4. Turning to the Government’s second admissibility objection, the Court, referring to the principles established in its case-law regarding the notion of “significant disadvantage” (see Sylka v. Poland (dec.), no. 19219/07, § 27, 3 June 2014), disagrees with the Government that the applicant did not suffer any “significant disadvantage” for the purposes of Article 35 § 3 (b) of the Convention by the non-communication of the observations at issue. Whereas the non-communicated observations of the Orašje Municipal Court did not contain anything new or relevant to the case, the Prosecutor’s Office provided new information. It asserted that the applicant had in fact been proposed food at regular intervals during his police custody, but that he had refused several meals (notably, a burek, because he had allegedly not liked it, and a sandwich, because it had been made by a police officer). It referred, in that connection, to the custody record. Moreover, the Constitutional Court explicitly relied on that information in its decision (see Hrdalo v. Croatia, no. 23272/07, § 37, 27 September 2011; Maravić Markeš v. Croatia, no. 70923/11, § 52, 9 January 2014; Janáček v. the Czech Republic, no. 9634/17, § 52, 2 February 2023; and contrast Holub v. the Czech Republic (dec.), no. 24880/05, 14 December 2010). Accordingly, this objection of the Government must also be dismissed.
5. The Court notes that the application is otherwise neither manifestly ill-founded within the meaning of Article 35 § 3 (a) of the Convention nor inadmissible on any other grounds. It must therefore be declared admissible.
6. In accordance with the Court’s well-established case-law, the concept of a fair trial comprises the fundamental right to adversarial proceedings. The right to adversarial proceedings means in principle the opportunity for the parties to a criminal or civil trial to have knowledge of and comment on all evidence adduced or observations filed with a view to influencing the court’s decision. This requirement may also apply before a constitutional court (see, for example, Gaspari v. Slovenia, no. 21055/03, § 50, 21 July 2009).
7. The Government invited the Court to adopt a less strict approach by examining whether the applicant’s response could have had any influence on the impugned decision, like in Verdú Verdú v. Spain, no. 43432/02, §§ 27-28, 15 February 2007, and the authorities cited therein. The Court, however, first takes note of the special circumstances of that case and the explicit reference to those special circumstances in that case (see Verdú Verdú, cited above, § 28). It further observes that in its subsequent decisions it has confirmed its established case-law mentioned above (see Hudáková and Others v. Slovakia, no. 23083/05, §§ 28-29, 27 April 2010; Maravić Markeš, cited above, § 52; and Janáček, cited above, § 54).

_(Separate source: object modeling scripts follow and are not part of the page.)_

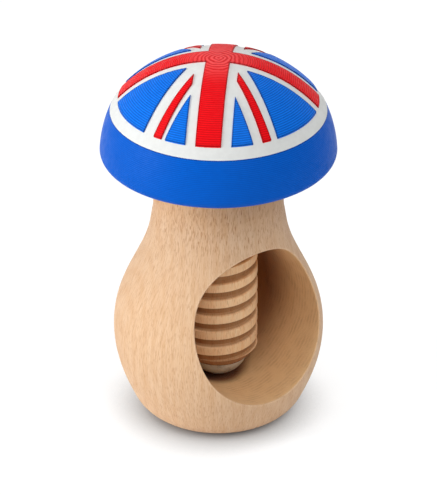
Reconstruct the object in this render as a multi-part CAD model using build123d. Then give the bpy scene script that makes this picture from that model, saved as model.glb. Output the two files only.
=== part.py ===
from build123d import *
import math
import os

# Screw nutcracker: a turned beech body with a nut chamber bored in its side, a coarse wooden
# screw through its neck, and a domed cap with a flag pattern that turns the screw.
# Millimetres, +Z up. The origin is the centre of the flat foot, and the chamber opens to -Y.

# Turned body
belly_radius = 35.9
foot_inset = 17.5
foot_rounding = 12.2
foot_rounding_angle = 65.0
neck_radius = 22.1
neck_length = 16.2
neck_edge_radius = 1.0
body_height = 96.2
# Swell between neck and belly, and height between floor and neck start, from the foot upwards
body_outline_shares = (
    (0.841, 0.220),
    (0.998, 0.375),
    (0.9155, 0.515),
    (0.7444, 0.6025),
    (0.283, 0.774),
    (0.0735, 0.8975),
    (0.025, 0.950),
)

# Nut chamber: an oval bore from the belly's front, closed at the back. The bore falls towards
# the back, and its oval leans to the right. Floor and roof are stated at the screw's axis.
chamber_side_wall = 11.3
chamber_floor_thickness = 11.5
chamber_roof_drop = 14.2
chamber_fall = 8.0
chamber_lean = 17.0
chamber_back_clearance = 3.65
chamber_corner_radius = 10.0
chamber_edge_radius = 0.3

# Screw thread, right-handed, with flat crests
thread_crest_radius = 13.35
thread_depth = 1.5
thread_pitch = 6.15
thread_crest_share = 0.47
thread_flank_angle = 25.0
thread_play = 0.3
thread_ridge_above_end = 3.25

# Screw spindle
spindle_end_ledge = 0.3
spindle_taper_height = 4.0
spindle_tenon_radius = 9.0
spindle_tenon_length = 24.0
spindle_tenon_chamfer = 1.0

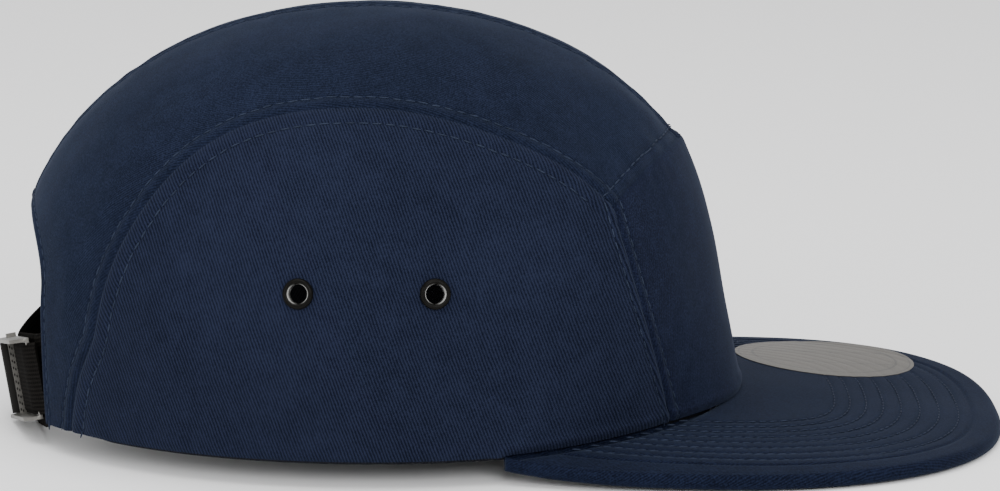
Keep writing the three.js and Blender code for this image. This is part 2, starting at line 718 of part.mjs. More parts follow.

8. The Court cannot accept the Government’s contention that too strict an interpretation of the rule could contravene the principle of procedural economy and that it would place a disproportionate burden on the functioning of the Constitutional Court. As noted above, in this particular context all that the right to adversarial proceedings requires is for the parties to have the opportunity to have knowledge of and comment on all observations submitted, with a view to influencing the court’s decision. In practice it is just a matter of forwarding the observations of one party to the other party and setting a deadline for possible comments. This is a straightforward administrative act which will prolong the proceedings for several weeks at most. In this context the Court reiterates that the obligation to complete a trial within a reasonable time cannot be interpreted in such a way as would violate other procedural rights under Article 6 (see Nideröst-Huber v. Switzerland, 18 February 1997, § 30, Reports of Judgments and Decisions 1997-I, and BENet Praha, spol. s r.o. v. the Czech Republic, no. 33908/04, § 141, 24 February 2011).
9. The Court has often found violations of Article 6 § 1 in cases raising issues similar to that of the present case (see, among many other authorities, Milatová and Others v. the Czech Republic, no. 61811/00, §§ 59-66, ECHR 2005‑V; Maravić Markeš, cited above, §§ 46-57; and Janáček, cited above, §§ 46-56). It considers that the Government have not put forward any fact or argument capable of persuading it to reach a different conclusion in this case.
10. Accordingly, the procedure followed did not enable the applicant to participate properly in the proceedings before the Constitutional Court and thus deprived him of a fair hearing within the meaning of Article 6 § 1 of the Convention. There has therefore been a violation of that provision.
APPLICATION OF ARTICLE 41 OF THE CONVENTION
11. The applicant did not submit a claim for just satisfaction. Accordingly, the Court considers that there is no call to award him any sum on that account.
FOR THESE REASONS, THE COURT, UNANIMOUSLY,
Done in English, and notified in writing on 26 March 2024, pursuant to Rule 77 §§ 2 and 3 of the Rules of Court.